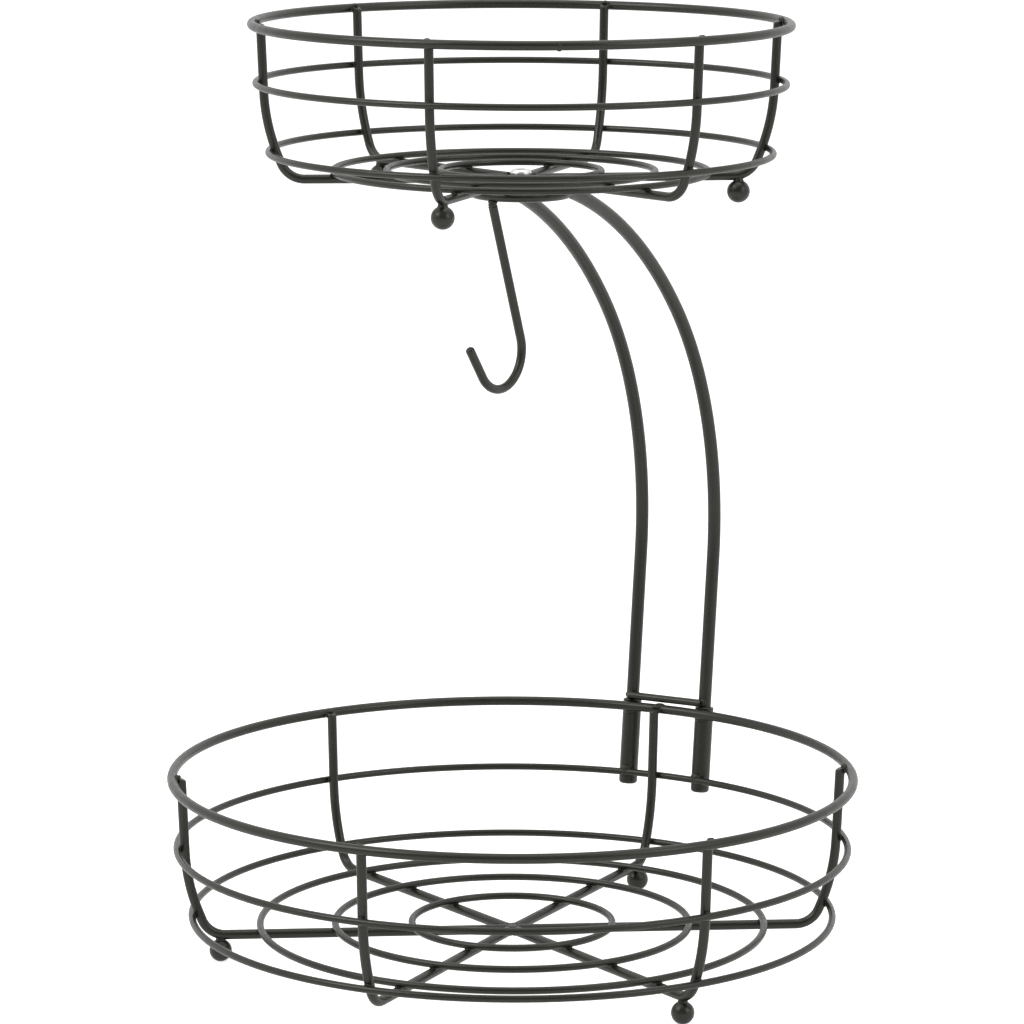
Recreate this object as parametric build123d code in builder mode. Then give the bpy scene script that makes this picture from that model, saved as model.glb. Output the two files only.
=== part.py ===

····················

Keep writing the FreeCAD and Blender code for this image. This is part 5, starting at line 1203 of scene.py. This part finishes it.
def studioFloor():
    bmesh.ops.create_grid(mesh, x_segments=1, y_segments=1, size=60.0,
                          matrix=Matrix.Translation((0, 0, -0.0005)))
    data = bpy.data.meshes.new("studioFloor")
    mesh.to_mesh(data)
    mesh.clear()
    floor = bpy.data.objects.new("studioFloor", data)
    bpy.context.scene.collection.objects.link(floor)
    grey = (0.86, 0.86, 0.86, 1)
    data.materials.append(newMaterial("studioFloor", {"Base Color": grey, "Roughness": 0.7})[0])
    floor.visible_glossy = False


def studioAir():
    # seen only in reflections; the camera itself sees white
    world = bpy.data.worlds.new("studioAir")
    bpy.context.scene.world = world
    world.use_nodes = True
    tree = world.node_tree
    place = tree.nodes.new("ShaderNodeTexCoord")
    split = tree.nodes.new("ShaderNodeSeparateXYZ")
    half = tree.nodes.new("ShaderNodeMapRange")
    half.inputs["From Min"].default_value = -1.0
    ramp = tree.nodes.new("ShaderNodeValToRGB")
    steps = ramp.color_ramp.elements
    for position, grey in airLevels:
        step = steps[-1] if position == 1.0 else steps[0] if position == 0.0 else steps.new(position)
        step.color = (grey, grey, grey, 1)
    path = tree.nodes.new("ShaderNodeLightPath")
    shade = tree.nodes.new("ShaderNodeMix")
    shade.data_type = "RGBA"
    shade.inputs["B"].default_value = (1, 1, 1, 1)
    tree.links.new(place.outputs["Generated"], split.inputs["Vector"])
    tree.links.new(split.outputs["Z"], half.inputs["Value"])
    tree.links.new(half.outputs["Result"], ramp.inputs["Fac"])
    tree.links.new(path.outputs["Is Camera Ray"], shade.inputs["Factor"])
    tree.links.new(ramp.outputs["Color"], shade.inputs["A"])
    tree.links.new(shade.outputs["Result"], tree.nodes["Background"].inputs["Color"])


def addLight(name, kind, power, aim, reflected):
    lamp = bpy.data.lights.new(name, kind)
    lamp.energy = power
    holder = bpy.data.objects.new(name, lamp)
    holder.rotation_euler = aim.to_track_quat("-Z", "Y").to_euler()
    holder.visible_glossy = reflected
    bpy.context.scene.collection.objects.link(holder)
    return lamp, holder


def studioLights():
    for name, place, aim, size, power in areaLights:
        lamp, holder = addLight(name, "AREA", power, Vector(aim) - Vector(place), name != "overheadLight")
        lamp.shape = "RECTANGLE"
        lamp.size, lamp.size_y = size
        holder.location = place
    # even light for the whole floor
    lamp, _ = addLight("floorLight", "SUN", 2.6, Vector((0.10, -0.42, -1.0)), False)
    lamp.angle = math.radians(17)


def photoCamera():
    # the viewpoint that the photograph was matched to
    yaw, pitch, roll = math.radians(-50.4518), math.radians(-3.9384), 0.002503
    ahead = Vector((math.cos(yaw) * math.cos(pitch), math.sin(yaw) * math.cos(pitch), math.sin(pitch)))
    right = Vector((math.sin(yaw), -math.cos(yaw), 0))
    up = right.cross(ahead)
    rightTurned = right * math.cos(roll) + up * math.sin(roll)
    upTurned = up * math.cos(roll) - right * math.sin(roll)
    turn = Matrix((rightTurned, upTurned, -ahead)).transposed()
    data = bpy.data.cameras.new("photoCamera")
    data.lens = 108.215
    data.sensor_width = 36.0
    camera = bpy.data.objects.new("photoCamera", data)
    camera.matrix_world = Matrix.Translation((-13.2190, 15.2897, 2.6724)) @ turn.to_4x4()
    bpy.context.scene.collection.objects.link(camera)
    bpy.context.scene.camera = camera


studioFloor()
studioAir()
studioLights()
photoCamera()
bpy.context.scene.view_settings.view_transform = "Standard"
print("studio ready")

····················

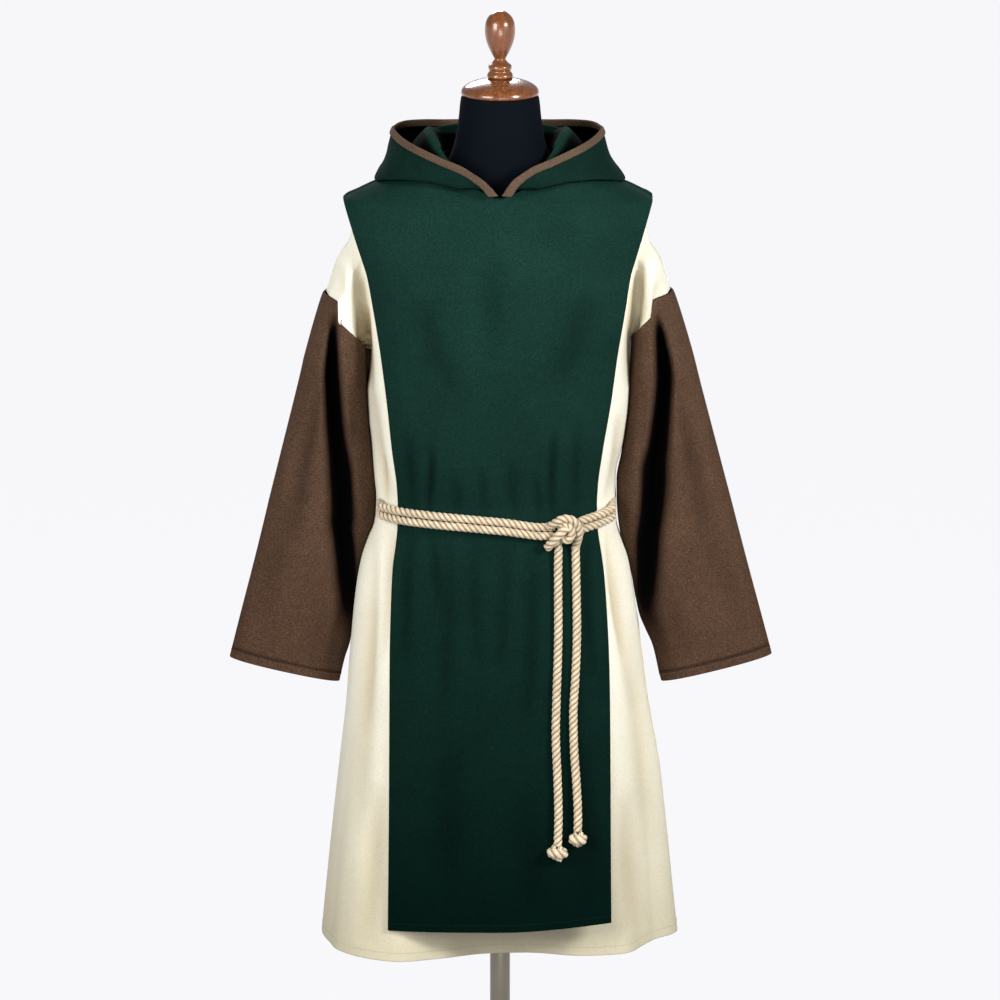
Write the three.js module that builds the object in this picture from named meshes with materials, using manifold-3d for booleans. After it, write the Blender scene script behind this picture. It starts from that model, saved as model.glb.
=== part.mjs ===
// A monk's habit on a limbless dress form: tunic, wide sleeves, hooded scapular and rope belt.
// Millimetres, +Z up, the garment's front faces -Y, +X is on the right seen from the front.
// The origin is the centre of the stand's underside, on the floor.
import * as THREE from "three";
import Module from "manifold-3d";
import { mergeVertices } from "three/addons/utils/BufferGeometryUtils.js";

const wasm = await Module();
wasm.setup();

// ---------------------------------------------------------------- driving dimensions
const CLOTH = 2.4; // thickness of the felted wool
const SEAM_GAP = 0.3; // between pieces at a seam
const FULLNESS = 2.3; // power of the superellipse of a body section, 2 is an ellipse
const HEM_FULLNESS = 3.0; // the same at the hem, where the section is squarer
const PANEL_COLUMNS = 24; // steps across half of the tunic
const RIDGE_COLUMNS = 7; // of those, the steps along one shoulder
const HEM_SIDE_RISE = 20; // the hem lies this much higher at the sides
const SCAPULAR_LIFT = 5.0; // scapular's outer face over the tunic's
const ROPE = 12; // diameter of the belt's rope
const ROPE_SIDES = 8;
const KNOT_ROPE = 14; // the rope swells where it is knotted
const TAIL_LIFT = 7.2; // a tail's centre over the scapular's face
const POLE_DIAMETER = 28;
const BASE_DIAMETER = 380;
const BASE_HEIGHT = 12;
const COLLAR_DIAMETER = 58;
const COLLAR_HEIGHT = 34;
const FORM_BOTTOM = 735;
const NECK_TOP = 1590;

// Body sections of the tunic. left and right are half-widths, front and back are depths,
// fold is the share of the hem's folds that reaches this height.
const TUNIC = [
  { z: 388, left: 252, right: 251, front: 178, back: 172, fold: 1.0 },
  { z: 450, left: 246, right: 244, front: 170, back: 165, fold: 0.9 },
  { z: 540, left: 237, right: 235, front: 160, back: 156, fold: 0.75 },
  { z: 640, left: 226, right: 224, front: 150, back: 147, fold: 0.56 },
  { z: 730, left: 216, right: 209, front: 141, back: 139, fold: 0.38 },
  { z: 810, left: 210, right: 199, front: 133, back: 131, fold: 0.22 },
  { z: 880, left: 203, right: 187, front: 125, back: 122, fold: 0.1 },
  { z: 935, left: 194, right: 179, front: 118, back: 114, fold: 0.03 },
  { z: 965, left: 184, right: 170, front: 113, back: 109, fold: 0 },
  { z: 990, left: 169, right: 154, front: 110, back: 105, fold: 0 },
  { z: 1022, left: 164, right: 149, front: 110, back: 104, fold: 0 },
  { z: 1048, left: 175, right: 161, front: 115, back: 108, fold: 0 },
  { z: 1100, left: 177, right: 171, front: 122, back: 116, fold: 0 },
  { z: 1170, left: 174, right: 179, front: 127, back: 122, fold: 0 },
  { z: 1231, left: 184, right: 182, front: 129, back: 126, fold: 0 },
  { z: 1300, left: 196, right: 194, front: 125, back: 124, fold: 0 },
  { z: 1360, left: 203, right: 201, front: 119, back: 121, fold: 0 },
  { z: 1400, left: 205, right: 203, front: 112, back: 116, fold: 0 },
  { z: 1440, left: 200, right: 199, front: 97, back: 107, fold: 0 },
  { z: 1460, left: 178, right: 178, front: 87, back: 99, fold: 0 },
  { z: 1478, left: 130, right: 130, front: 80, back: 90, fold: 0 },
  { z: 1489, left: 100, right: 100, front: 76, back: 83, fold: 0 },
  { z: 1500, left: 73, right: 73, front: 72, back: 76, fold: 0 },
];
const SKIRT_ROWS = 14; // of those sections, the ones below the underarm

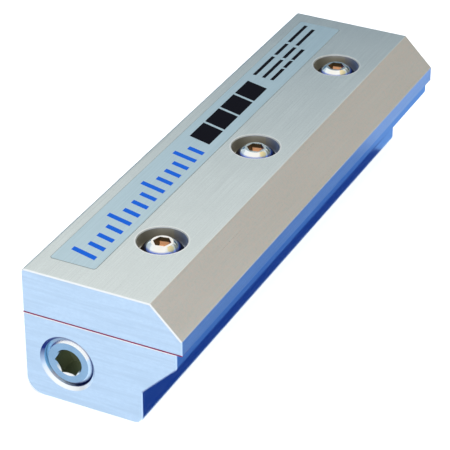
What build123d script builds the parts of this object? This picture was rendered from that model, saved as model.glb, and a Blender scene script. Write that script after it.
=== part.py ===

····················

AIM OF THE EXERCISE
Extract, word for word, the line containing "Write the three.js", the line containing "wasm.setup();", and every line between them.

EXPECTED OUTPUT
Write the three.js module that builds the object in this picture from named meshes with materials, using manifold-3d for booleans. After it, write the Blender scene script behind this picture. It starts from that model, saved as model.glb.
=== part.mjs ===
// A monk's habit on a limbless dress form: tunic, wide sleeves, hooded scapular and rope belt.
// Millimetres, +Z up, the garment's front faces -Y, +X is on the right seen from the front.
// The origin is the centre of the stand's underside, on the floor.
import * as THREE from "three";
import Module from "manifold-3d";
import { mergeVertices } from "three/addons/utils/BufferGeometryUtils.js";

const wasm = await Module();
wasm.setup();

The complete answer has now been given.